_Task brief_
Below is a listing; reproduce each line of it exactly.

_Information provided_
——

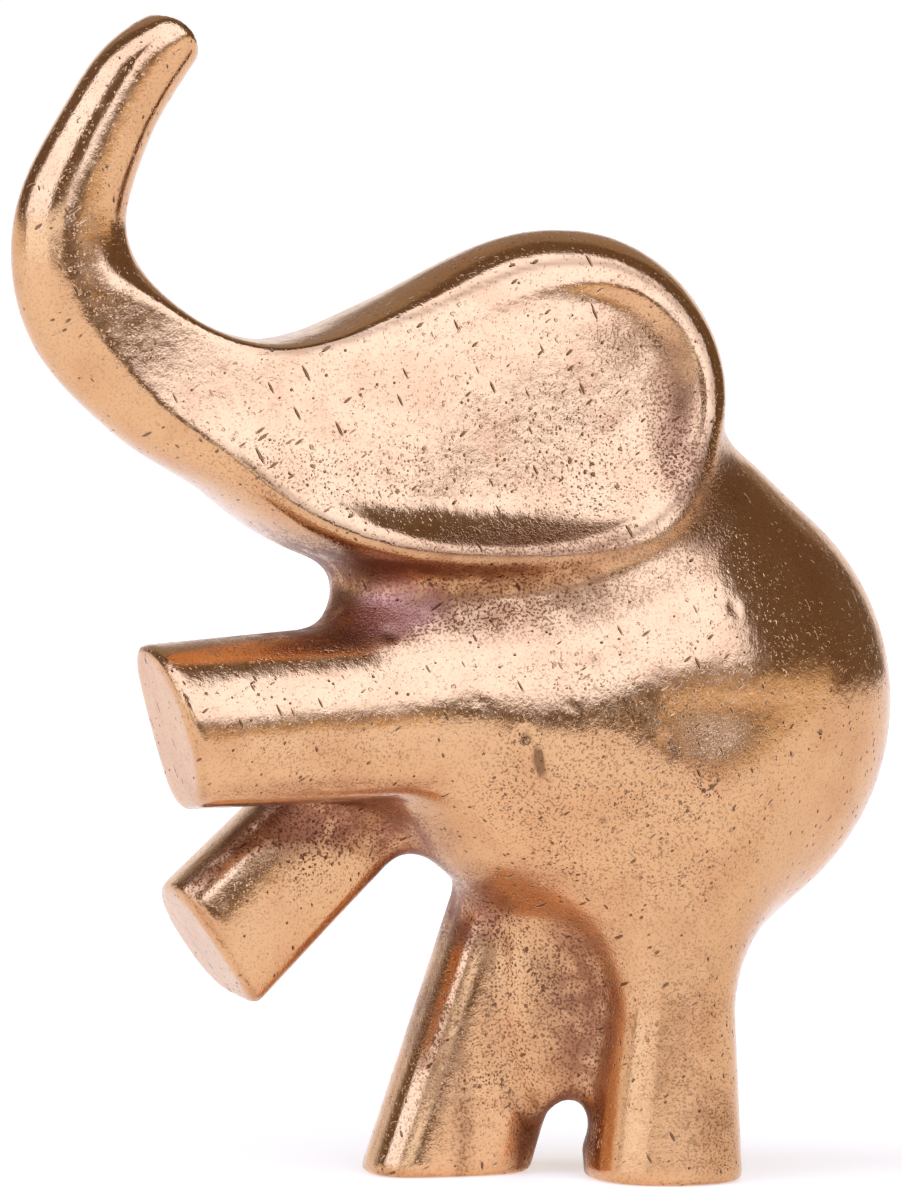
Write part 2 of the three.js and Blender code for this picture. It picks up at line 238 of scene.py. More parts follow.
def head_edge(x, z):
    """Distance outside trunk and head in side view, place along the spine, and the crown's width there."""
    outside, place, half, above = from_spine(x, z)
    upper = smooth_rise(above, *UPPER_SIDE)
    crest_place = place + CREST_LEAD * upper * smooth_rise(place, *CREST_STARTS)
    upper_width = blend(FRONT_CROWN_SHARE, 1, smooth_rise(place, *CROWN_FILLS))
    width = CROWN_WIDTH * blend(1, upper_width, upper)
    return outside, place, blend(half, width, smooth_rise(crest_place, *CROWN_FORMS))


def head(x, y, z):
    """Trunk and head as one slab, with a crown round its edge and a rim and a shallow dish on each side."""
    outside, place, crown = head_edge(x, z)
    trunk_thickness = blend(TRUNK_TIP_THICKNESS, TRUNK_ROOT_THICKNESS, smooth_rise(place, 0, SPREADS[1]))
    lean_in = np.maximum(z - THICKEST_AT * UNIT, 0) * math.tan(math.radians(HEAD_LEAN))
    half_thickness = blend(trunk_thickness / 2, HEAD_THICKNESS / 2 - lean_in, smooth_rise(place, *SPREADS))
    offsets = (np.maximum(outside + crown, 0) / crown, y / half_thickness)
    slab = outside_round(offsets, (crown, half_thickness))
    wall = np.maximum(-outside - crown - RIM_WIDTH, 0) * DISH_WALL_SLOPE
    fall = smooth_rise(beyond(x, z, DISH_FALL), 0, DISH_FALL["run"] * UNIT)
    floor_depth = blend(DISH_SHALLOWS, DISH_DEPTH, fall)
    brown_patina_and_shade = np.maximum(join(wall, floor_depth, DISH_FILLET), 0) * smooth_rise(place, *DISH_OPENS)
    return trim(slab, np.abs(y) - half_thickness + brown_patina_and_shade, CREST_ROUNDING)


def leg(x, y, z, form):
    angle = math.radians(form["lean"])
    dx = x - form["foot"][0] * UNIT
    dz = z - form["foot"][1] * UNIT
    along = dx * math.cos(angle) + dz * math.sin(angle)
    across = dz * math.cos(angle) - dx * math.sin(angle)
    share = np.clip(along / (form["length"] * UNIT), 0, 1)
    half_width = blend(form["half_foot"], form["half_top"], share) * UNIT
    half_depth = LEG_THICKNESS / 2
    outward = (form["side"] * y - half_depth + MIDLINE_OVERLAP) / half_depth
    section = None
    for degrees, distance in form["facets"]:
        facet = math.radians(degrees)
        value = math.cos(facet) * outward + math.sin(facet) * across / half_width - distance
        section = value if section is None else trim(section, value, form["softness"])
    past_end = -beyond(x, z, {"point": form["foot"], "slant": form["lean"] + form["end_tilt"]})
    bar = trim(section * np.minimum(half_width, half_depth), past_end, FOOT_ROUNDING)
    return trim(bar, beyond(x, z, form["ends"]), BURIED_ROUNDING)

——

_Result_
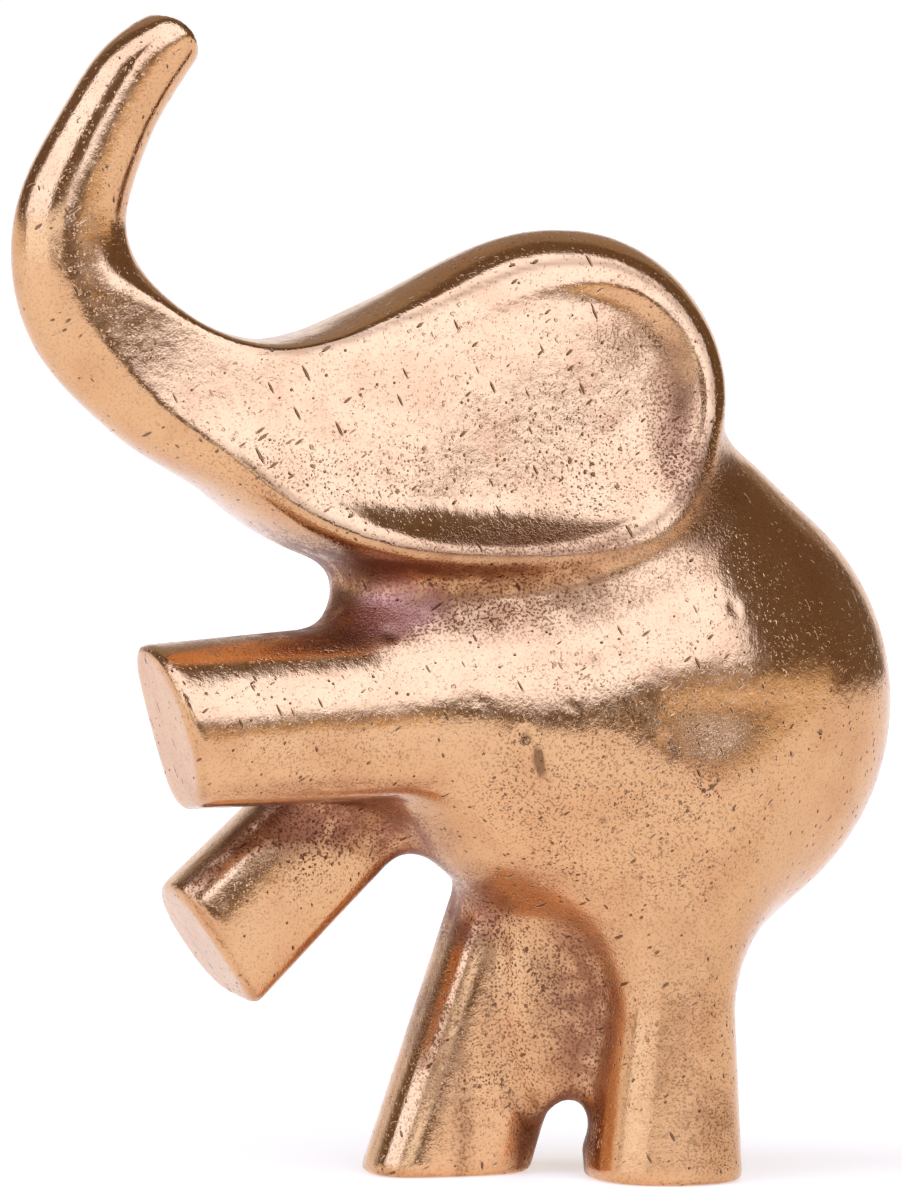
Write part 2 of the three.js and Blender code for this picture. It picks up at line 238 of scene.py. More parts follow.
def head_edge(x, z):
    """Distance outside trunk and head in side view, place along the spine, and the crown's width there."""
    outside, place, half, above = from_spine(x, z)
    upper = smooth_rise(above, *UPPER_SIDE)
    crest_place = place + CREST_LEAD * upper * smooth_rise(place, *CREST_STARTS)
    upper_width = blend(FRONT_CROWN_SHARE, 1, smooth_rise(place, *CROWN_FILLS))
    width = CROWN_WIDTH * blend(1, upper_width, upper)
    return outside, place, blend(half, width, smooth_rise(crest_place, *CROWN_FORMS))


def head(x, y, z):
    """Trunk and head as one slab, with a crown round its edge and a rim and a shallow dish on each side."""
    outside, place, crown = head_edge(x, z)
    trunk_thickness = blend(TRUNK_TIP_THICKNESS, TRUNK_ROOT_THICKNESS, smooth_rise(place, 0, SPREADS[1]))
    lean_in = np.maximum(z - THICKEST_AT * UNIT, 0) * math.tan(math.radians(HEAD_LEAN))
    half_thickness = blend(trunk_thickness / 2, HEAD_THICKNESS / 2 - lean_in, smooth_rise(place, *SPREADS))
    offsets = (np.maximum(outside + crown, 0) / crown, y / half_thickness)
    slab = outside_round(offsets, (crown, half_thickness))
    wall = np.maximum(-outside - crown - RIM_WIDTH, 0) * DISH_WALL_SLOPE
    fall = smooth_rise(beyond(x, z, DISH_FALL), 0, DISH_FALL["run"] * UNIT)
    floor_depth = blend(DISH_SHALLOWS, DISH_DEPTH, fall)
    brown_patina_and_shade = np.maximum(join(wall, floor_depth, DISH_FILLET), 0) * smooth_rise(place, *DISH_OPENS)
    return trim(slab, np.abs(y) - half_thickness + brown_patina_and_shade, CREST_ROUNDING)


def leg(x, y, z, form):
    angle = math.radians(form["lean"])
    dx = x - form["foot"][0] * UNIT
    dz = z - form["foot"][1] * UNIT
    along = dx * math.cos(angle) + dz * math.sin(angle)
    across = dz * math.cos(angle) - dx * math.sin(angle)
    share = np.clip(along / (form["length"] * UNIT), 0, 1)
    half_width = blend(form["half_foot"], form["half_top"], share) * UNIT
    half_depth = LEG_THICKNESS / 2
    outward = (form["side"] * y - half_depth + MIDLINE_OVERLAP) / half_depth
    section = None
    for degrees, distance in form["facets"]:
        facet = math.radians(degrees)
        value = math.cos(facet) * outward + math.sin(facet) * across / half_width - distance
        section = value if section is None else trim(section, value, form["softness"])
    past_end = -beyond(x, z, {"point": form["foot"], "slant": form["lean"] + form["end_tilt"]})
    bar = trim(section * np.minimum(half_width, half_depth), past_end, FOOT_ROUNDING)
    return trim(bar, beyond(x, z, form["ends"]), BURIED_ROUNDING)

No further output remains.